***** Provided data *****

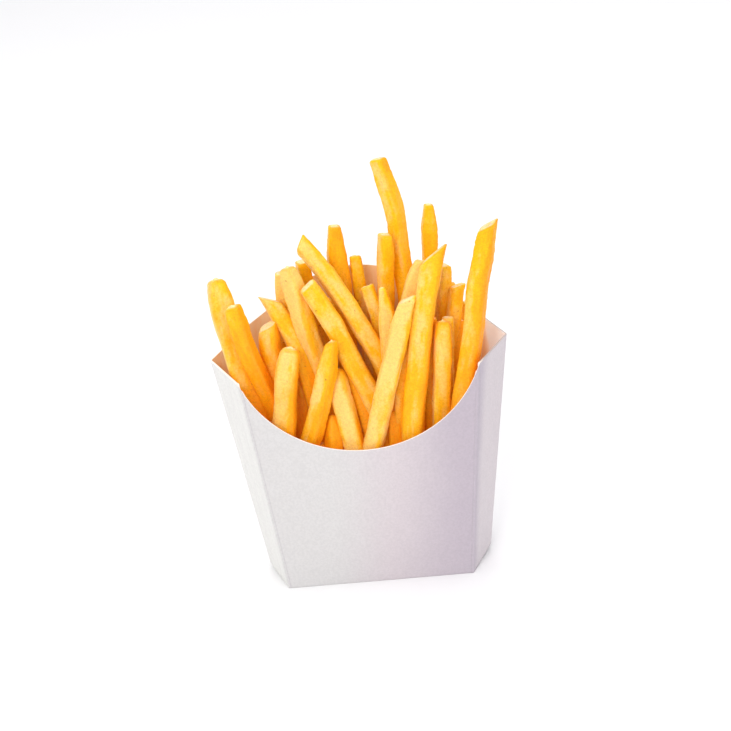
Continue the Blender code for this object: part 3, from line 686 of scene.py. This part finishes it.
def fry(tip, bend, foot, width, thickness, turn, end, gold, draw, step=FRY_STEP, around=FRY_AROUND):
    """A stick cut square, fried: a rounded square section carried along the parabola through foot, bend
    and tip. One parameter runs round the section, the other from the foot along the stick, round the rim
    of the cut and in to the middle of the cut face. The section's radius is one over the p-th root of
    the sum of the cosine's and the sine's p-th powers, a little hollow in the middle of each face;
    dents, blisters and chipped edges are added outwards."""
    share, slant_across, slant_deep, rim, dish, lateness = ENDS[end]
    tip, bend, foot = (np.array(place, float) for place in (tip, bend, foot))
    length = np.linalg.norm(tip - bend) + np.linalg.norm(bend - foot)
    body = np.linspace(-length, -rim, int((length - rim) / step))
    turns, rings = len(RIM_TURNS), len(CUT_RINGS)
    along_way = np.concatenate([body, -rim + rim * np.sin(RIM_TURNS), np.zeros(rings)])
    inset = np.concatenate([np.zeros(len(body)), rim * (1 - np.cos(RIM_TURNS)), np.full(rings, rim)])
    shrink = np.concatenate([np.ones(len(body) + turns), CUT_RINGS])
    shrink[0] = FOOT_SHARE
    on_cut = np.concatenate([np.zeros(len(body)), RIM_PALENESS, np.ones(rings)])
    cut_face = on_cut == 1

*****

> [Work instructions]: Please return the data above exactly as given.

> [Problem solution]:
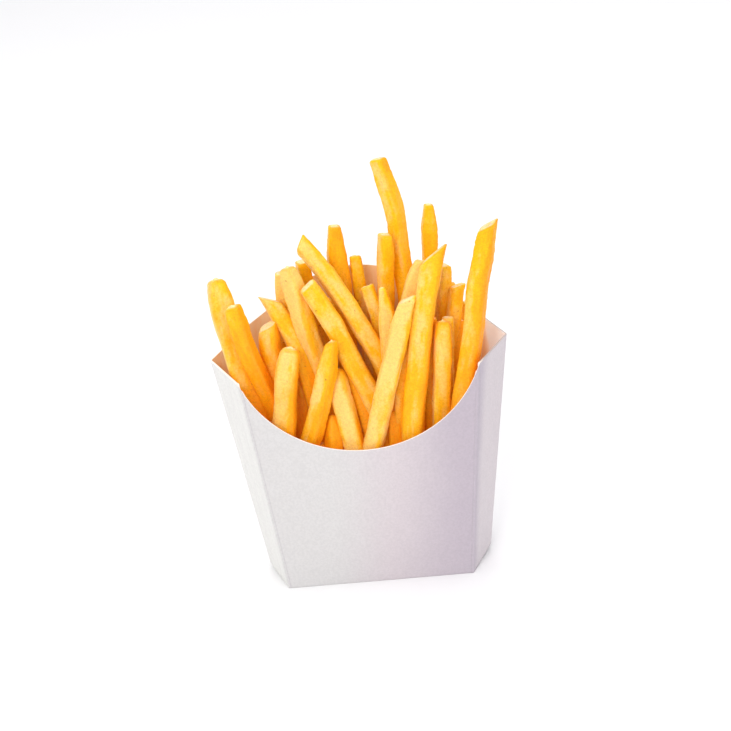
Continue the Blender code for this object: part 3, from line 686 of scene.py. This part finishes it.
def fry(tip, bend, foot, width, thickness, turn, end, gold, draw, step=FRY_STEP, around=FRY_AROUND):
    """A stick cut square, fried: a rounded square section carried along the parabola through foot, bend
    and tip. One parameter runs round the section, the other from the foot along the stick, round the rim
    of the cut and in to the middle of the cut face. The section's radius is one over the p-th root of
    the sum of the cosine's and the sine's p-th powers, a little hollow in the middle of each face;
    dents, blisters and chipped edges are added outwards."""
    share, slant_across, slant_deep, rim, dish, lateness = ENDS[end]
    tip, bend, foot = (np.array(place, float) for place in (tip, bend, foot))
    length = np.linalg.norm(tip - bend) + np.linalg.norm(bend - foot)
    body = np.linspace(-length, -rim, int((length - rim) / step))
    turns, rings = len(RIM_TURNS), len(CUT_RINGS)
    along_way = np.concatenate([body, -rim + rim * np.sin(RIM_TURNS), np.zeros(rings)])
    inset = np.concatenate([np.zeros(len(body)), rim * (1 - np.cos(RIM_TURNS)), np.full(rings, rim)])
    shrink = np.concatenate([np.ones(len(body) + turns), CUT_RINGS])
    shrink[0] = FOOT_SHARE
    on_cut = np.concatenate([np.zeros(len(body)), RIM_PALENESS, np.ones(rings)])
    cut_face = on_cut == 1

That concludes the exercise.